#### TASK REQUIREMENTS
Output exactly the lines that run from the line containing "for make in" through the line containing "bpy.data.objects.remove(obj)", with both ends included.
-------- PROVIDED DATA
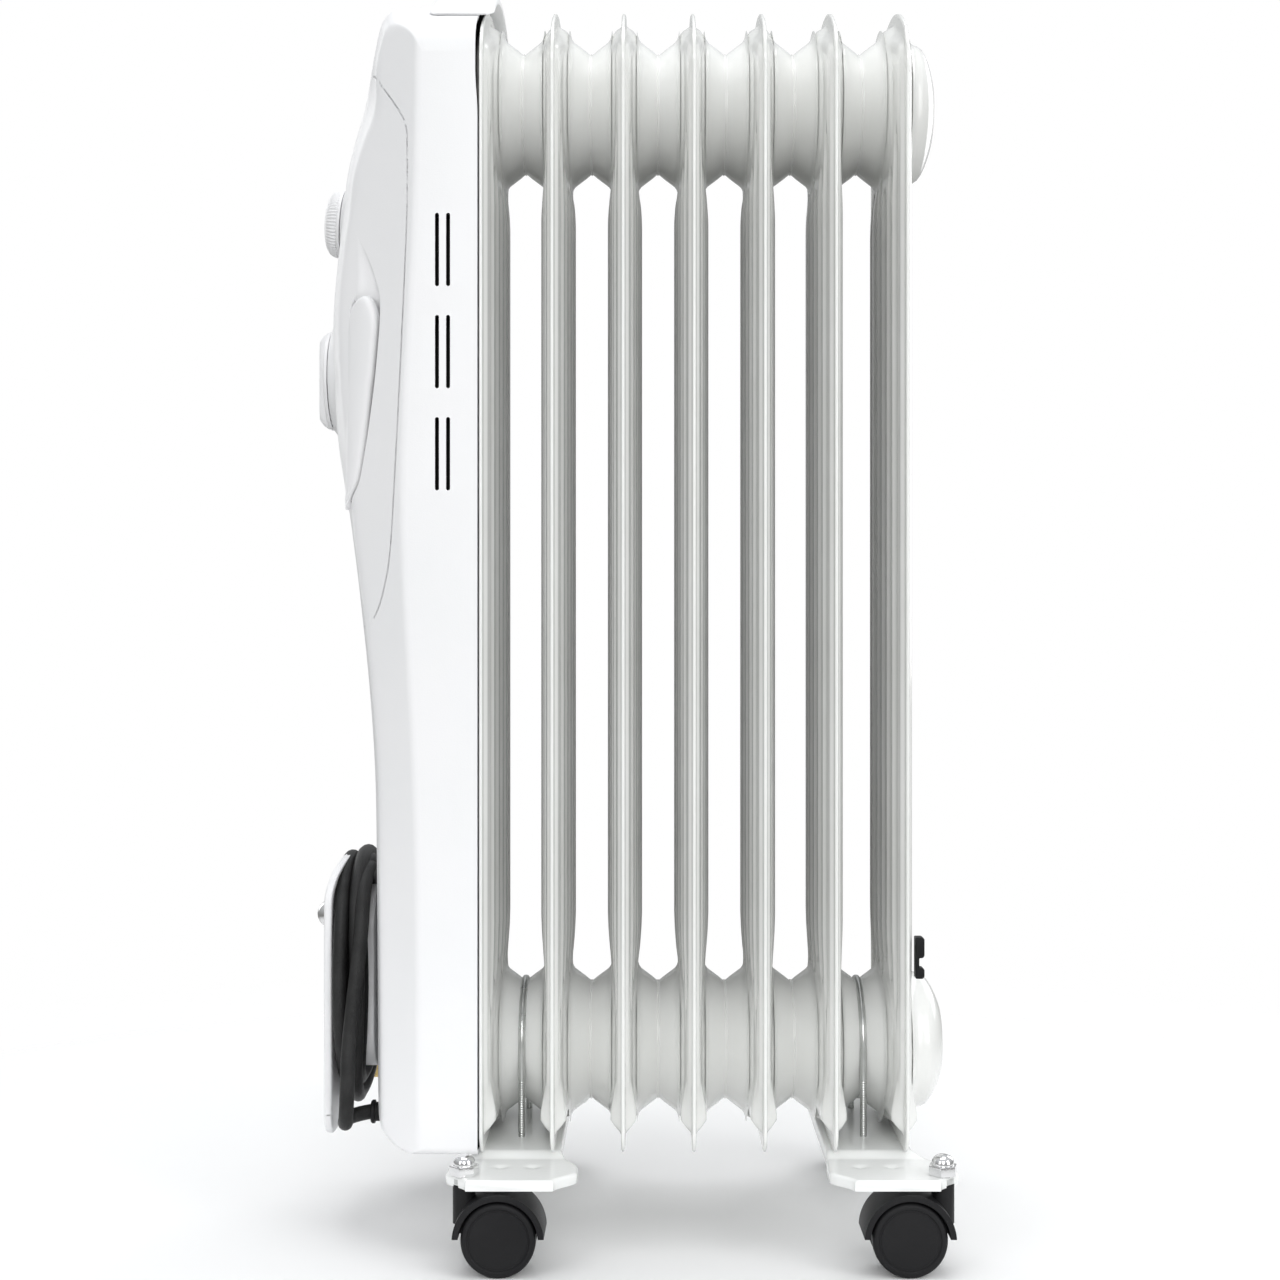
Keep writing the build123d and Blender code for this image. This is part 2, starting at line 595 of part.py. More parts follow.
def make_casters():
    hood, wheels = caster_hood(), caster_wheels()
    axle = rod_y(-WHEEL_GAP - 7.5, WHEEL_GAP + 7.5, AXLE_RADIUS)
    spots = {
        "front_left": (CASTER_STEMS_X[0], -CASTER_Y, 0),
        "front_right": (CASTER_STEMS_X[0], CASTER_Y, 0),
        "rear_left": (CASTER_STEMS_X[1], -CASTER_Y, 180),
        "rear_right": (CASTER_STEMS_X[1], CASTER_Y, 180),
    }
    for name, (x, y, turn) in spots.items():
        place = Pos(x, y, 0) * Rot(0, 0, turn)
        hub = place * Pos(CASTER_TRAIL, 0, WHEEL_RADIUS)
        parts[f"caster_hood_{name}"] = place * hood
        parts[f"caster_wheels_{name}"] = hub * wheels
        parts[f"caster_axle_{name}"] = hub * axle


# ---------------------------------------------------------------- cord and winder
def stadium(half_y, z_low, z_high, x_low, x_high):
    """An upright oval block between two X planes."""
    height = z_high - z_low
    oval = SlotOverall(height, 2 * half_y, rotation=90)
    face = facing_x(Pos(0, (z_low + z_high) / 2) * oval, x_low)
    return extrude(face, x_high - x_low, dir=(1, 0, 0))


def make_cord():
    plate_x = WINDER_PLATE_X
    z_low, z_high = WINDER_PLATE_Z
    flange = box_between((plate_x[0], -WINDER_HALF, z_low), (plate_x[1], WINDER_HALF, z_high))
    flange = fillet(flange.edges().filter_by(Axis.X), 22)
    parts["winder_plate"] = flange - rod_x(-165, -150, 2.6, z=WINDER_SCREW_Z)

    hole_low = COIL_Z[0] + COIL_HALF - COIL_HOLE_HALF
    hole_high = COIL_Z[1] - COIL_HALF + COIL_HOLE_HALF
    post = stadium(COIL_HOLE_HALF - 2, hole_low + 2, hole_high - 2, plate_x[1], -134.6)
    parts["winder_post"] = post - rod_x(-165, -138, 2.1, z=WINDER_SCREW_Z)

    reach = plate_x[0] - CONTROL_END_X
    dome = scale(Sphere(SCREW_HEAD), (1, 1, reach / SCREW_HEAD))
    head = Pos(plate_x[0], 0, WINDER_SCREW_Z) * Rot(0, -90, 0) * dome
    head &= box_between((CONTROL_END_X, -9, 150), (plate_x[0], 9, 180))
    parts["winder_screw"] = head + rod_x(plate_x[0], -140, 2.0, z=WINDER_SCREW_Z)

    coil = stadium(COIL_HALF, *COIL_Z, *COIL_X)
    hole = stadium(COIL_HOLE_HALF, hole_low, hole_high, COIL_X[0] - 1, COIL_X[1] + 1)
    parts["cord_coil"] = coil - hole

    radius = CORD_DIAMETER / 2
    start = LEAD_ROUTE[0]
    gland = rod_x(-136.0, -133.9, 6.2, y=start[1], z=start[2])
    gland += rod_x(-134.2, -124.0, 5.0, y=start[1], z=start[2])
    parts["cord_gland"] = gland
    parts["cord_lead"] = tube(LEAD_ROUTE, radius)
    parts["cord_tail"] = tube(TAIL_ROUTE, radius)
    for name, route in (("lead", LEAD_ROUTE), ("tail", TAIL_ROUTE)):
        print(name, "radii", [round(bend, 1) for bend in path_radii(route)])

    body_top = PLUG_TOP_Z - PLUG_RELIEF
    relief = Pos(PLUG_X, PLUG_Y, body_top + PLUG_RELIEF / 2) * Cone(6.6, 4.6, PLUG_RELIEF)
    width, breadth, height = PLUG_BODY
    face_z = body_top - height
    block = Pos(PLUG_X, PLUG_Y, face_z + height / 2) * Box(width, breadth, height)
    block = fillet(block.edges().filter_by(Axis.Z), 6)
    block = chamfer(block.faces().sort_by(Axis.Z)[-1].edges(), 4)
    pins = []
    for step in (-1, 0, 1):
        y = PLUG_Y + step * PIN_SPACING
        pin = rod_z(face_z - PIN_LENGTH, face_z, PIN_RADIUS, x=PLUG_X, y=y)
        pins.append(pin + rod_z(face_z, face_z + PIN_ROOT, ROOT_RADIUS, x=PLUG_X, y=y))
        block -= rod_z(face_z - 1, face_z + PIN_ROOT, ROOT_RADIUS + PRESS_FIT, x=PLUG_X, y=y)
    parts["plug_body"] = relief + block
    parts["plug_pins"] = as_group(pins)


def make_clip():
    """A small moulded clip with two lobes on the outer face of the last fin."""
    face_x = fin_x[-1] + EDGE_HALF + 1.2
    clip = box_between((face_x, -70, 139), (face_x + 1.8, -62, 160))
    for z_low, z_high in ((139, 144.5), (149.5, 160)):
        lobe = box_between((face_x, -70, z_low), (face_x + 4.6, -62, z_high))
        clip += fillet(lobe.faces().sort_by(Axis.X)[-1].edges(), 1.6)
    parts["rear_clip"] = clip


for make in (
    make_fins, make_heater, make_housing, make_electrics, make_knobs, make_feet, make_casters,
    make_cord, make_clip,
):
    make()

os.makedirs("parts", exist_ok=True)
for name, shape in parts.items():
    export_step(shape, f"parts/{name}.step")
print(len(parts), "nodes")
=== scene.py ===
import json
from math import cos, pi, radians, sin, sqrt

import bmesh
import bpy
import numpy as np
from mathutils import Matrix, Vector


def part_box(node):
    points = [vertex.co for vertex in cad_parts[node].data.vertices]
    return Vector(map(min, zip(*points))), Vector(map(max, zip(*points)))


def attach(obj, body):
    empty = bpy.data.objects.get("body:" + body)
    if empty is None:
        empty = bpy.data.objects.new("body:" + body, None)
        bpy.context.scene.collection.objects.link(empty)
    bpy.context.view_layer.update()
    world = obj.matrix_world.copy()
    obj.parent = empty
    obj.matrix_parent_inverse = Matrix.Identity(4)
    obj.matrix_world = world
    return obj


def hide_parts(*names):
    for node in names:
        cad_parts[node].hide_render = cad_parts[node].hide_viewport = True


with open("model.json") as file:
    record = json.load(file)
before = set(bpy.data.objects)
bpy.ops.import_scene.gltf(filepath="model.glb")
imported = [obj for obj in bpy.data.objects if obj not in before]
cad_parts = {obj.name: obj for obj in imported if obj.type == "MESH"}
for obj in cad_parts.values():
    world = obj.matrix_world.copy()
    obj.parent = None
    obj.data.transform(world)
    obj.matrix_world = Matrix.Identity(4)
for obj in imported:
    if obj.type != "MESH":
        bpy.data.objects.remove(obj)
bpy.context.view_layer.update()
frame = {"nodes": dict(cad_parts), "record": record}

# Oil filled radiator heater: the looks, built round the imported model.  Lengths in the builders
# below are millimetres in the frame of the CAD, and mesh_object() turns them into metres.
MM = 0.001
ROOT = "root"


def centre_of(node):
    low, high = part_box(node)
    return (low + high) / 2 / MM


# ---------------------------------------------------------------- camera, floor and light
def make_camera():
    data = bpy.data.cameras.new("camera")
    data.sensor_width = 36.0
    data.lens = 54.8
    data.shift_x, data.shift_y = -0.0084, 0.0094
    camera = bpy.data.objects.new("camera", data)
    camera.location = (0.0125, -1.059, 0.305)
    camera.rotation_euler = (radians(90), 0, 0)
    bpy.context.collection.objects.link(camera)
    bpy.context.scene.camera = camera


# Name, place and size in metres, and power in watts.
SOFT_BOXES = (
    ("box_left", (-1.8, -2.3, 1.2), (1.0, 2.0), 12),
    ("box_middle", (0.1, -2.7, 1.3), (1.0, 1.6), 24),
    ("box_right", (2.3, -1.7, 1.1), (1.2, 2.2), 23),
    ("box_top", (0, 0, 2.9), (2.0, 2.0), 29),
    ("box_back_left", (-2.0, 2.0, 1.2), (1.3, 2.0), 12),
    ("box_back_right", (2.0, 2.0, 1.2), (1.3, 2.0), 20),
)


def area_light(name, location, size, power):
    """A soft box that looks at the middle of the heater."""
    data = bpy.data.lights.new(name, "AREA")
    data.shape = "RECTANGLE"
    data.size, data.size_y = size
    data.energy = power
    lamp = bpy.data.objects.new(name, data)
    lamp.location = location
    aim = Vector((0, 0, 0.33)) - Vector(location)
    lamp.rotation_euler = aim.to_track_quat("-Z", "Y").to_euler()
    bpy.context.collection.objects.link(lamp)


def make_world():
    """White to the camera, and a softer studio gradient for light and reflections."""
    world = bpy.data.worlds.new("studio")
    bpy.context.scene.world = world
    world.use_nodes = True
    nodes, links = world.node_tree.nodes, world.node_tree.links
    nodes.clear()
    out = nodes.new("ShaderNodeOutputWorld")
    mix = nodes.new("ShaderNodeMixShader")
    path = nodes.new("ShaderNodeLightPath")
    seen = nodes.new("ShaderNodeBackground")
    lit = nodes.new("ShaderNodeBackground")
    ramp = nodes.new("ShaderNodeValToRGB")
    split = nodes.new("ShaderNodeSeparateXYZ")
    place = nodes.new("ShaderNodeTexCoord")
    span = nodes.new("ShaderNodeMapRange")
    span.inputs["From Min"].default_value = -1.0
    links.new(place.outputs["Generated"], split.inputs[0])
    links.new(split.outputs["Z"], span.inputs["Value"])
    links.new(span.outputs["Result"], ramp.inputs["Fac"])
    ramp.color_ramp.elements[0].color = (0.34, 0.34, 0.33, 1)
    ramp.color_ramp.elements[0].position = 0.42
    ramp.color_ramp.elements[1].color = (0.88, 0.90, 0.92, 1)
    ramp.color_ramp.elements[1].position = 0.85
    links.new(ramp.outputs["Color"], lit.inputs["Color"])
    lit.inputs["Strength"].default_value = 0.8
    seen.inputs["Color"].default_value = (1, 1, 1, 1)
    seen.inputs["Strength"].default_value = 1.0
    links.new(path.outputs["Is Camera Ray"], mix.inputs["Fac"])
    links.new(lit.outputs[0], mix.inputs[1])
    links.new(seen.outputs[0], mix.inputs[2])
    links.new(mix.outputs[0], out.inputs["Surface"])


def make_floor():
    """A pale floor that fades into the white surround away from the heater."""
    bpy.ops.mesh.primitive_plane_add(size=3)
    floor = bpy.context.object
    floor.name = "floor"
    shade = bpy.data.materials.new("floor_paper")
    shade.use_nodes = True
    nodes, links = shade.node_tree.nodes, shade.node_tree.links
    skin = nodes["Principled BSDF"]
    skin.inputs["Base Color"].default_value = (0.86, 0.86, 0.86, 1)
    skin.inputs["Roughness"].default_value = 0.7
    place = nodes.new("ShaderNodeTexCoord")
    reach = nodes.new("ShaderNodeVectorMath")
    reach.operation = "LENGTH"
    fade = nodes.new("ShaderNodeMapRange")
    fade.interpolation_type = "SMOOTHSTEP"
    fade.inputs["From Min"].default_value = 0.25
    fade.inputs["From Max"].default_value = 0.85
    clear = nodes.new("ShaderNodeBsdfTransparent")
    mix = nodes.new("ShaderNodeMixShader")
    links.new(place.outputs["Object"], reach.inputs[0])
    links.new(reach.outputs["Value"], fade.inputs["Value"])
    links.new(fade.outputs["Result"], mix.inputs["Fac"])
    links.new(skin.outputs[0], mix.inputs[1])
    links.new(clear.outputs[0], mix.inputs[2])
    links.new(mix.outputs[0], nodes["Material Output"].inputs["Surface"])
    floor.data.materials.append(shade)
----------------
#### SOLUTION TO THE PROBLEM
for make in (
    make_fins, make_heater, make_housing, make_electrics, make_knobs, make_feet, make_casters,
    make_cord, make_clip,
):
    make()

os.makedirs("parts", exist_ok=True)
for name, shape in parts.items():
    export_step(shape, f"parts/{name}.step")
print(len(parts), "nodes")
=== scene.py ===
import json
from math import cos, pi, radians, sin, sqrt

import bmesh
import bpy
import numpy as np
from mathutils import Matrix, Vector


def part_box(node):
    points = [vertex.co for vertex in cad_parts[node].data.vertices]
    return Vector(map(min, zip(*points))), Vector(map(max, zip(*points)))


def attach(obj, body):
    empty = bpy.data.objects.get("body:" + body)
    if empty is None:
        empty = bpy.data.objects.new("body:" + body, None)
        bpy.context.scene.collection.objects.link(empty)
    bpy.context.view_layer.update()
    world = obj.matrix_world.copy()
    obj.parent = empty
    obj.matrix_parent_inverse = Matrix.Identity(4)
    obj.matrix_world = world
    return obj


def hide_parts(*names):
    for node in names:
        cad_parts[node].hide_render = cad_parts[node].hide_viewport = True


with open("model.json") as file:
    record = json.load(file)
before = set(bpy.data.objects)
bpy.ops.import_scene.gltf(filepath="model.glb")
imported = [obj for obj in bpy.data.objects if obj not in before]
cad_parts = {obj.name: obj for obj in imported if obj.type == "MESH"}
for obj in cad_parts.values():
    world = obj.matrix_world.copy()
    obj.parent = None
    obj.data.transform(world)
    obj.matrix_world = Matrix.Identity(4)
for obj in imported:
    if obj.type != "MESH":
        bpy.data.objects.remove(obj)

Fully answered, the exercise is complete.